Added to that is the fact that the language is almost never spoken in life in the same way that it is in textbooks (or apps) so hearing from a range of people speaking the language, as you do with the Lingoda format, which is not focused on matching a student with a single instructor (there is no Peloton-style following around instructors here), works very well.
On the subject of the teachers, it’s an interesting format that taps a little into the concept of the gig economy, although it’s not the same as being employed as a delivery driver or cleaner.
Lingoda notes that teachers set their own schedules and call classes themselves, rather than being ordered into them. Students meanwhile pay for courses along a sliding scale depending on various factors like whether you opt for group or one-to-one classes, how frequently you use the service, and which language you are learning, with per-classes prices typically ranging between $6.75 and $14.30 depending on what you choose.
Students can request a teaching level if they want it: there is always a wide selection yet with dozens of levels between basic A1 and advanced C1 proficiency, if you don’t find what you want and order it, it can take between a day and a week for it to materialise, typically with 1-5 students per class. But in any case, a teacher needs to set the class herself or himself. This format makes it fall into more standardized language learning labor models.
“We closely mirror the business model of traditional (brick and mortar) in-person language schools, where teachers work part time in compliance with local laws and have the flexibility to schedule their own classes,” a spokesperson said. “The main difference is that our model brings in-person classes online, but we are still following the same local guidelines.”
After students complete a course, Lingoda provides them with a certification. In English, you can take a recognized Cambridge assessment to verify your proficiency.

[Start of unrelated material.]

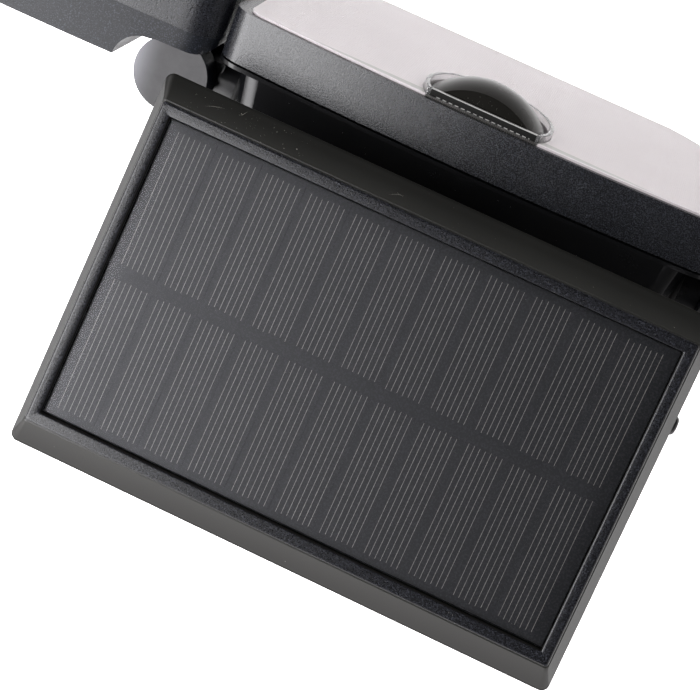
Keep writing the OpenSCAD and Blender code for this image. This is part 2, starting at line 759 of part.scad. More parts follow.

Lingoda’s growth is coming at an interesting moment in the world of online education, which has been one of the big juggernauts of the last year. Schools shutting down in-person learning, people spending more time at home, and the need for many of us to feel like we are doing something at a time of so many restrictions have all driven people to spend time learning online have all driven edtech companies to expand, and the technology that’s being used for the purpose to continue evolving.
To be clear, Lingoda has been around for years and was not hatched out of pandemic conditions: many of the learners that it has attracted are those who might have otherwise attended an in-person language class run by one of the many smaller schools you might come across in a typical city (London has hundreds of them), learning because they are planning to relocate or study abroad, or because people have newly arrived in a country and need to learn the language to get by, or they have to learn it for work.
But what’s been interesting in this last year is how services created for one kind of environment have been taken up in our “new normal.” The classes that Lingoda offers become a promise of a moment when we will be able to visit more places again, and hopefully order coffees, argue about jaywalkers, and chat with strangers here and there a little more easily.
“The language learning market is increasingly shifting to online offerings that provide consumers with a more convenient, flexible and cost-effective way to improve their foreign language skills,” said Matthias Allgaier, MD at Summit Partners, in a statement. “We believe Lingoda has developed one of the most comprehensive and effective online language learning solutions globally and is positioned to benefit from the ongoing and accelerating trend of digitization in education. We are thrilled to partner with the entire Lingoda team, and we are excited about the future for this business.” Allgaier is joining Lingoda’s board with this round.